On the other hand, once the boat docks, and cult protestors free the lion from its cage, Matt looks on completely unbothered as it mauls David Burton to death as he tries to flee the police. Just a crazy guy getting killed by a lion.
Of course, David Burton could pop up again, on the other side after Kevin drowns, with a helluva story about some American guy who tied him to a wheelchair shortly before he died.
Like Lost, The Leftovers has had several characters who don’t know they’re connected cross paths under bizarre circumstances. It was exciting to see David Burton somewhere other than the Other Side, and I don’t necessarily need Michael to know the letter he mailed was to the man he saw get killed by a lion, but I damn sure want to learn what David Burton whispered to Kevin or I may lose my entire shit. So, my fingers are crossed that Mr. Burton pops up once more.

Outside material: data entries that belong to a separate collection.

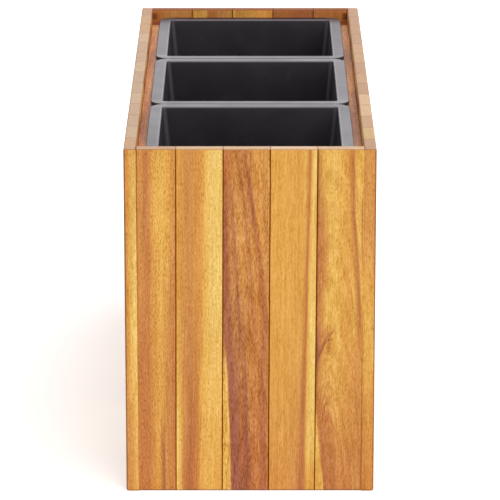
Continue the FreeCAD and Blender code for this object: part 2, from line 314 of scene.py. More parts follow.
def wood_group():
    """Grain, rings, flecks, end grain and edges, laid over a piece's own tone."""
    group, t, given, result = new_group(
        "sawn_wood",
        [("Place", "Vector"), ("Tone", "Color"), ("End Tone", "Color"), ("End", "Float"),
         ("Seam", "Float"), ("Arris", "Float"), ("Seed", "Float"), ("Pith", "Vector"),
         ("Slant", "Vector"), ("Rings", "Float"), ("Flecks", "Float"), ("Cloud", "Float"),
         ("Fibres", "Float")],
        [("Color", "Color"), ("Roughness", "Float"), ("Normal", "Vector")])
    apart = t.joined(*[t.times(given["Seed"], step) for step in SEED_STEPS])
    place = t.added(given["Place"], apart)

    # The grain wanders a little sideways on its way up
    sway = t.swing(t.noise(t.scaled(place, SWAY_WAVES), 1.0, 2.0))
    sway = t.times(sway, SWAY)
    swayed = t.added(place, t.joined(sway, 0.0, 0.0))

    # The figure follows the distance from a pith that lies outside the stave and leans to it
    x, y, z = t.parted(given["Place"])
    pith_x, pith_y, _ = t.parted(given["Pith"])
    slant_x, slant_y, _ = t.parted(given["Slant"])
    off_x = t.math("SUBTRACT", t.math("ADD", x, sway), t.math("MULTIPLY_ADD", z, slant_x, pith_x))
    off_y = t.math("SUBTRACT", y, t.math("MULTIPLY_ADD", z, slant_y, pith_y))
    reach = t.length(off_x, off_y)
    figure = t.joined(reach, t.times(x, FIGURE_ACROSS), t.times(z, FIGURE_ALONG))
    figure = t.added(figure, apart)
    broad = t.noise(figure, 85.0, 3.0, 0.55)
    middle = t.noise(figure, 330.0, 3.0, 0.6)
    fine = t.grain(swayed, "fine")

    # Year rings, each darker towards its late edge
    rings = t.math("MULTIPLY_ADD", t.swing(broad), RING_WOBBLE, reach)
    turn = t.math("FRACT", t.math("DIVIDE", rings, RING_PITCH))
    late = t.times(t.math("POWER", turn, 2.2), t.ease(turn, 1.0, 0.88))
    late = t.times(late, given["Rings"])

    # Open pores show as short dark ticks along the grain, with paler fibres between them
    pore = t.grain(swayed, "pore")
    crowd = t.swing(t.grain(swayed, "crowd"))
    shifted = t.math("ADD", pore, t.times(crowd, 0.30))
    fleck = t.times(t.ease(shifted, 0.56, 0.70), given["Flecks"])

    # Clouds and bands shift the hue, rings darken it
    cloud = t.times(t.swing(t.grain(swayed, "cloud")), given["Cloud"])
    level = t.math("MULTIPLY_ADD", t.swing(broad), 0.42, cloud)
    tone = t.tinted(t.ease(level, 0.0, 0.30), given["Tone"], "pale cloud")
    tone = t.tinted(t.ease(level, 0.0, -0.30), tone, "dark cloud")
    tone = t.tinted(late, tone, "late wood")

    # Fibres are paler or darker, pores are dark, and rounded edges get painted shade
    fibre = t.times(t.swing(fine), 1.25)
    fibre = t.math("MULTIPLY_ADD", t.swing(middle), 0.9, fibre)
    speck = t.times(t.swing(pore), t.math("ADD", given["Flecks"], 0.3))
    fibre = t.times(t.math("MULTIPLY_ADD", speck, -0.9, fibre), given["Fibres"])
    tone = t.tinted(t.times(fibre, 1.5, clamp=True), tone, "pale fibre")
    tone = t.tinted(t.times(fibre, -1.5, clamp=True), tone, "dark fibre")
    tone = t.tinted(t.times(fleck, 0.35), tone, "pore")
    # Painted shade on the rounded long edges
    tone = t.tinted(given["Arris"], tone, "arris")

    # End grain is paler and dull, partly by its own tone and partly by painted sheen of the top
    # faces, with pore dots, ring arcs and a dark rim
    dots = t.ease(t.noise(swayed, 1300.0, 1.0), 0.54, 0.70)
    across = t.noise(place, 160.0, 3.0)
    end = t.tinted(t.ease(across, 0.35, 0.65, 0.0, 0.5), given["End Tone"], "end cloud")
    end = t.tinted(t.times(turn, 0.32), end, "end ring")
    end = t.tinted(t.times(dots, 0.45), end, "end pore")
    tone = t.blend(given["End"], tone, end)
    # The dark rim is painted shade where the end face rounds over into the faces
    rim = t.times(t.ease(given["End"], 0.0, 0.3), t.ease(given["End"], 1.0, 0.6))
    tone = t.tinted(rim, tone, "end rim")
    # The Seam input darkens the glue lines with painted shade in their grooves, and the feet with
    # painted contact shadow
    t.feed(result["Color"], t.tinted(given["Seam"], tone, "seam"))

    rough = t.math("MULTIPLY_ADD", middle, 0.16, 0.42)
    rough = t.math("MULTIPLY_ADD", fleck, 0.15, rough)
    rough = t.math("MULTIPLY_ADD", given["End"], 0.22, rough, clamp=True)
    t.feed(result["Roughness"], rough)

    height = t.math("MULTIPLY_ADD", fine, 0.5, t.times(middle, 0.5))
    height = t.math("MULTIPLY_ADD", fleck, -0.9, height)
    height = t.math("MULTIPLY_ADD", late, -0.25, height)
    height = t.math("MULTIPLY_ADD", t.times(dots, given["End"]), -0.6, height)
    bump = t.node("Bump", {"Strength": 0.55, "Distance": 0.16 * MM, "Height": height})
    t.feed(result["Normal"], bump.outputs[0])
    return group


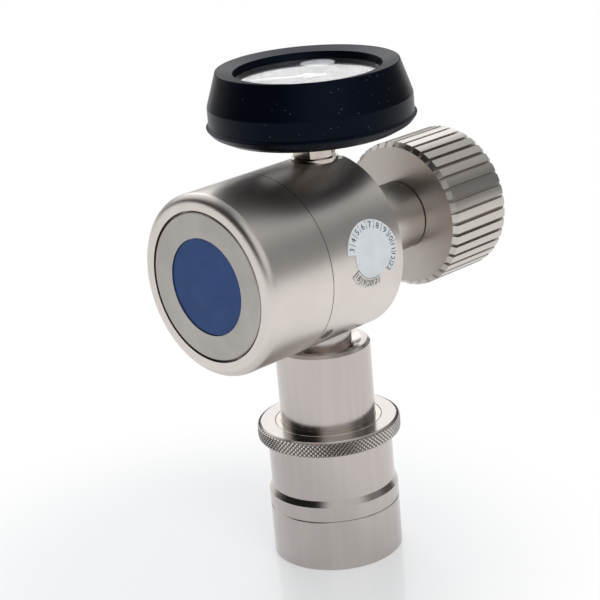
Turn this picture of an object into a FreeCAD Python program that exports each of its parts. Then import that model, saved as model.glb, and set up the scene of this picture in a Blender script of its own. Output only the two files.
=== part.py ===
import FreeCAD
import Part
import os
import re
import Sketcher
from FreeCAD import Placement, Rotation, Vector

# A nitrous oxide pressure regulator for a small medical cylinder. The outlet coupler stands
# upright on the origin, the regulator barrel lies along Y with its front towards -Y, the
# cylinder connection points to +Y, and the contents gauge looks up.
# Radii are from each piece's own axis. Stations run along the barrel from its front face,
# heights run up the coupler from its mouth, and rises run up the gauge from the barrel axis.

SIZES = {
    # Barrel and bonnet
    "barrel_radius": 25.0,
    "front_to_coupler": 40.3,
    "bonnet_length": 22.1,
    "body_length": 27.45,
    "seam_gap": 0.15,
    "front_rounding": 2.5,
    "back_chamfer": 0.7,
    "cap_bore_radius": 20.7,
    "cap_depth": 4.2,
    "web_thickness": 4.0,
    "spring_chamber_radius": 17.0,
    "spigot_radius": 21.2,
    "spigot_length": 7.5,
    "thread_gap": 0.05,
    "flat_gap": 0.02,
    "cutter_reach": 1.0,
    # Front cap and the colour disc for the gas
    "cap_face_radius": 20.2,
    "cap_flange_length": 1.8,
    "cap_hollow_radius": 8.0,
    "cap_hollow_depth": 2.2,
    "cap_edge": 0.3,
    "disc_radius": 13.2,
    "disc_thickness": 0.65,
    "disc_recess": 1.0,
    "disc_gap": 0.15,
    # Pressure setting inside the bonnet
    "setting_screw_radius": 6.0,
    "setting_screw_length": 8.0,
    "setting_screw_start": 3.2,
    "setting_socket_size": 3.0,
    "setting_socket_depth": 3.5,
    "button_radius": 11.2,
    "button_thickness": 2.0,
    "button_spigot_length": 1.2,
    "main_spring_radius": 9.4,
    "main_wire_radius": 1.25,
    "main_spring_turns": 4.0,
    "main_spring_play": 0.2,
    # Diaphragm and what it carries
    "clamp_ring_thickness": 0.7,
    "diaphragm_thickness": 0.6,
    "plate_radius": 13.0,
    "plate_thickness": 1.6,
    "plate_step": 1.0,
    "stud_radius": 1.9,
    "stud_length": 2.2,
    "nut_radius": 4.6,
    "nut_thickness": 1.9,
    "hex_corner_share": 1.07,
    "pin_radius": 1.15,
    # Low pressure chamber, valve seat and valve
    "chamber_radius": 16.0,
    "chamber_depth": 5.0,
    "seat_radius": 5.0,
    "seat_flange_radius": 6.6,
    "seat_flange_thickness": 2.0,
    "seat_length": 4.0,
    "nozzle_radius": 2.5,
    "nozzle_length": 0.5,
    "nozzle_bore_radius": 1.75,
    "seat_wall": 4.6,
    "valve_lift": 0.8,
    "poppet_radius": 3.9,
    "poppet_length": 5.3,
    "poppet_rim_length": 1.8,
    "poppet_seal_radius": 3.2,
    "poppet_seal_thickness": 1.2,
    "poppet_tail_radius": 2.4,
    "poppet_tail_length": 1.5,
    "poppet_spring_radius": 3.3,
    "poppet_wire_radius": 0.4,
    "poppet_spring_turns": 4.0,
    "guide_radius": 4.72,
    # Inlet stem, nipple and handwheel
    "stem_thread_radius": 8.0,
    "stem_thread_length": 8.6,
    "stem_radius": 9.83,
    "stem_length": 25.4,
    "stem_chamber_radius": 4.8,
    "stem_chamber_length": 15.0,
    "ring_groove_depth": 1.3,
    "ring_groove_width": 2.2,
    "cross_hole_radius": 0.9,
    "seal_groove_depth": 1.3,
    "seal_groove_width": 1.7,
    "seal_groove_wall": 1.0,
    "seal_end_gap": 0.1,
    "nipple_radius": 5.5,
    "nipple_thread_length": 11.0,
    "nipple_flange_radius": 7.1,
    "nipple_flange_thickness": 2.5,
    "nose_radius": 3.3,
    "nose_length": 1.0,
    "inlet_bore_radius": 3.0,
    "nose_bore_radius": 2.4,
    "filter_length": 4.0,
    "inlet_seal_radius": 6.6,
    "inlet_seal_thickness": 1.3,
    "wheel_radius": 21.54,
    "wheel_length": 22.4,
    "wheel_wall": 5.8,
    "wheel_gap": 0.3,
    "wheel_face_radius": 19.4,
    "wheel_bevel": 1.5,
    "wheel_recess_radius": 17.4,
    "wheel_recess_depth": 0.8,
    "groove_count": 39,
    "groove_depth": 1.55,
    "groove_half_width": 0.62,
    "groove_root_half_width": 0.38,
    "relief_radius": 8.6,
    "relief_length": 4.6,
    "inlet_thread_radius": 7.48,
    "inlet_thread_chamfer": 0.9,
    "journal_gap": 0.06,
    "face_gap": 0.3,
    # Bonnet lock screw
    "lock_screw_angle": 46.5,
    "lock_screw_radius": 1.95,
    "lock_screw_behind_seam": 2.45,
    "lock_screw_sink": 0.9,
    "lock_socket_size": 1.15,
    "lock_socket_depth": 1.3,
    # Gauge
    "gauge_offset": 3.0,
    "port_radius": 4.95,
    "port_depth": 11.0,
    "port_floor_gap": 1.5,
    "port_drill_radius": 1.2,
    "port_face_radius": 7.6,
    "port_face_sink": 0.8,
    "washer_radius": 6.5,
    "washer_thickness": 1.1,
    "socket_hex_corner": 6.1,
    "socket_hex_length": 5.2,
    "socket_hex_face_radius": 5.3,
    "socket_hex_bevel": 0.45,
    "socket_hex_angle": 4.0,
    "socket_neck_radius": 4.6,
    "socket_block_radius": 4.2,
    "socket_top_wall": 1.0,
    "case_radius": 21.3,
    "case_wall": 0.9,
    "case_sink": 1.4,
    "boot_fit": 0.1,
    "boot_floor_radius": 24.4,
    "boot_lip_radius": 28.63,
    "boot_shoulder_radius": 27.9,
    "boot_top_radius": 24.6,
    "boot_mouth_radius": 19.7,
    "boot_mouth_slope": 0.9,
    "boot_hole_radius": 15.0,
    "boot_bottom_rise": 32.4,
    "boot_bevel": 3.3,
    "boot_lip_height": 1.0,
    "boot_band": 4.5,
    "boot_height": 18.3,
    "boot_lip_edge": 0.35,
    "boot_rim_rounding": 1.3,
    "boot_mouth_rounding": 0.8,
    "boot_shoulder_rounding": 0.6,
    "window_thickness": 1.0,
    "window_sink": 2.75,
    "dial_sink": 1.2,
    "dial_thickness": 0.3,
    "dial_hole_radius": 1.6,
    "pointer_sink": 0.6,
    "pointer_thickness": 0.2,
    "pointer_length": 15.0,
    "pointer_tail": 5.0,
    "pointer_half_width": 0.75,
    "pointer_hub_radius": 1.8,
    "pointer_hub_height": 0.45,
    "pointer_rest_angle": 225.0,
    # Gauge movement
    "gear_module": 0.3,
    "pinion_teeth": 10,
    "sector_full_teeth": 60,
    "sector_cut_teeth": 10,
    "gear_thickness": 1.0,
    "tooth_root_depth": 0.42,
    "tooth_tip_height": 0.24,
    "tooth_root_half_width": 0.258,
    "tooth_tip_half_width": 0.084,
    "arbor_radius": 0.6,
    "arbor_foot_inset": 0.2,
    "bearing_gap": 0.05,
    "frame_plate_thickness": 0.9,
    "frame_clear_height": 3.2,
    "frame_overhang": 4.0,
    "frame_far_overhang": 2.8,
    "frame_half_width": 4.4,
    "post_radius": 0.9,
    "post_inset": 1.3,
    "sector_rim": 1.6,
    "sector_rest_teeth": 8,
    "tube_radius": 16.6,
    "tube_half_width": 1.0,
    "tube_height": 4.4,
    "tube_lift": 0.6,
    "tube_angle": 236.0,
    "tube_start_angle": 100.0,
    "tube_root_half_width": 1.6,
    # Coupler
    "coupler_height": 62.3,
    "neck_gap": 2.4,
    "neck_radius": 13.42,
    "neck_bottom": 32.6,
    "neck_top_chamfer": 0.8,
    "neck_ring_width": 1.6,
    "neck_cone_depth": 1.1,
    "neck_collar_radius": 8.4,
    "stub_radius": 6.5,
    "stub_length": 9.0,
    "outlet_face_radius": 9.2,
    "outlet_face_sink": 1.4,
    "outlet_seal_thickness": 1.2,
    "outlet_depth": 11.4,
    "gas_bore_radius": 3.0,
    "barrel_thread_radius": 10.4,
    "barrel_thread_length": 7.4,
    "check_chamber_radius": 7.4,
    "check_chamber_length": 19.5,
    "probe_barrel_radius": 11.6,
    "probe_bore_radius": 8.0,
    "probe_bore_length": 20.0,
    "probe_relief_radius": 8.3,
    "check_seat_thickness": 3.0,
    "check_hole_radius": 3.6,
    "ball_count": 4,
    "ball_radius": 2.3,
    "ball_height": 24.0,
    "ball_seat_radius": 9.45,
    "ball_gap": 0.05,
    "ball_travel": 1.1,
    "sleeve_travel": 4.0,
    "collar_radius": 18.4,
    "collar_height": 14.9,
    "collar_gap": 0.15,
    "collar_bottom_chamfer": 0.3,
    "sleeve_cone_height": 19.26,
    "sleeve_radius": 17.55,
    "sleeve_cone_top": 20.98,
    "sleeve_lower_bore_radius": 13.6,
    "sleeve_shoulder_over_balls": 4.0,
    "sleeve_pocket_radius": 15.9,
    "grip_bottom": 34.9,
    "grip_top": 39.5,
    "grip_radius": 19.85,
    "grip_bevel": 0.7,
    "slide_gap": 0.08,
    "bush_radius": 15.1,
    "bush_bottom": 36.1,
    "bush_edge": 0.2,
    "clip_radius": 15.5,
    "clip_thickness": 0.9,
    "clip_groove_depth": 0.8,
    "clip_opening_angle": 40.0,
    "sleeve_spring_radius": 14.66,
    "sleeve_wire_radius": 0.42,
    "sleeve_spring_turns": 3.0,
    "check_head_radius": 5.4,
    "check_head_length": 3.6,
    "check_rim_length": 1.8,
    "check_nose_radius": 2.6,
    "check_stem_radius": 1.9,
    "check_stem_length": 6.0,
    "check_seal_thickness": 1.2,
    "check_spring_radius": 4.3,
    "check_wire_radius": 0.45,
    "check_spring_turns": 5.0,
    "check_spigot_radius": 3.4,
    "check_spigot_length": 1.6,
    "probe_seal_thickness": 1.3,
    "probe_seal_over_balls": 0.9,
    "probe_seal_hole_radius": 5.0,
    # Test date sticker on the barrel's flank
    "sticker_radius": 9.3,
    "sticker_thickness": 0.12,
    "sticker_angle": 6.4,
    "sticker_station": 37.6,
}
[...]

Matt is annoyingly righteous and has a misogynistic side that was on full display in his interactions with Laurie. He saw this pilgrimage a job for the “three wise men,” not the three wise men plus one wife/mental health professional. Their back and forth reminded me a lot of Locke and Jack on Lost with their man of faith/man of science debates, but sometimes Matt dipped his toes in problematic waters and it was nice to see Laurie check him at every damn turn. And much will be said about Eccleston’s performance (he’s always great), but Amy Brenneman delivered some wonderful work. It appears we’ll get more of it next week as she’s going to be pretty outnumbered by those who believe in Kevin’s divinity.
David Burton mentioned that Jesus wasn’t the one seen outside the cave three days after his death; it was his identical twin brother. This is now the third time in as many episodes that twins have been mentioned (and don’t forget that Michael and Evie are twins). If you know the title of episode 7 and my crazy theory presented on last week’s podcast, you know that line of dialogue here sent me into a fangirl frenzy.